How can I be so sure of this yet relaxed about not having all the details nailed down? Well, that’s the magic of Ethereum’s development approach. It’s an approach I’ve learned to trust over the 18 months we have been building this. Amid all the market ups and downs and all the competitive uncertainties, this approach continues to deliver. I call it ethereum’s superpower.
Doing things the way they have always been done is not going to change the world. Ethereum’s ambition is to be world-changing. It has to be global, distributed, inclusive and empowering. Unless our development process is equally global, distributed, inclusive and empowering, then Conway’s law – that systems reflect the structures of the organizations that design them – says we’re going to fail.
So, as a developer community, we try to operate as openly as we can, encouraging participation through developer calls, GitHub issues, formal updates, informal updates and many other channels.
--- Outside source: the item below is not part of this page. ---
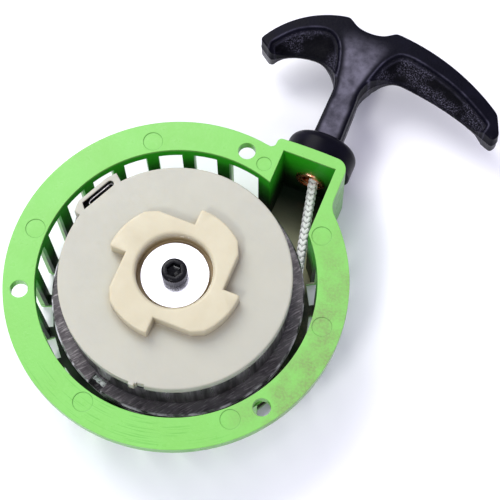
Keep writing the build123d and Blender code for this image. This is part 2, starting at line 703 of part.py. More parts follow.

All are welcome to participate, and many do. We nurture organic growth and are wary of any one party exerting too much control. To an extent, our approach resembles that of Linux, which has come to dominate much of the world’s computing. (Linux doesn’t have much of a roadmap either.)
This is the “bazaar” model of development described by Eric S Raymond in his classic work on open source software. But we’ve taken it further. We’re applying this approach to the development of the Eth2 protocol itself, its very design and the R&D behind it.
The idea is to inspire a broad community around a shared purpose and focus its collective energy on the task. Antoine de Saint-Exupéry put it like this, “If you want to build a ship, don’t drum up the men to gather wood, divide the work and give orders. Instead, teach them to yearn for the vast and endless sea.”
This can look a bit messy. It can be a little chaotic and inefficient. The world can see our dirty laundry, which inevitably invites criticism. A report published in February recommended more “centralization of control” over development. A more recent article identified teams working “with different agendas and different timelines” as a risk area. In response I quote Scott’s Law: Never put order in a system before you understand the structure underneath its chaos.
Ethereum’s superpower is the engagement this approach inspires. By not insisting on being too tidy, we are able to engage a huge community. The sense of a shared endeavor draws in brilliant people who we might never otherwise have found. No fewer than eight independent client teams have delivered working Proof of Stake implementations. Do we need eight implementations? Perhaps not, but the engineering insight and expertise each brings serves to hone and improve the specification way beyond what any single team could achieve, across all areas from security to performance.
Another benefit of having an open, engaged community is getting fast feedback. Our initial scaling design called for 1,024 shard chains. People outside the core protocol team were able to review this and raise concerns about future developer experience that we were able to improve with a redesign. I am convinced that in a more traditional development environment this would have been addressed too late or not at all. We were able to pivot quickly, with very minor impact compared to the benefits gained.
Central to our approach is recognizing good ideas can come from anywhere. It’s fair to say that at the start of 2019, we didn’t have a clear view on how we would layer smart contract execution on top of the shard chains. The design space is large and there were many possible directions to explore. But, true to form, a proposal emerged on a community forum that was picked up by the Quilt team at ConsenSys that is now exploring and implementing the design.
Of course, our approach is not perfect. Some inefficiencies are real. But in our world it is a mistake to optimize for efficiency over engagement. In any case, our approach doesn’t seem to have slowed us down. We are very much on track with our expected development trajectory.
The real proof of our open, organic development approach will come in the first months of 2020. We are on track to go live with ethereum 2.0’s beacon chain, and the transition from Proof-of-Work to Proof-of-Stake will be officially underway – part of the vision of ethereum since its earliest days.
That’s the foundation on which we will continue to work towards massive scalability. I can’t offer you a detailed roadmap. But the brilliance and energy of our ever-growing community makes me confident that by early 2021 we will have a platform fit for one million devs. Why not come and join this extraordinary, future-changing community?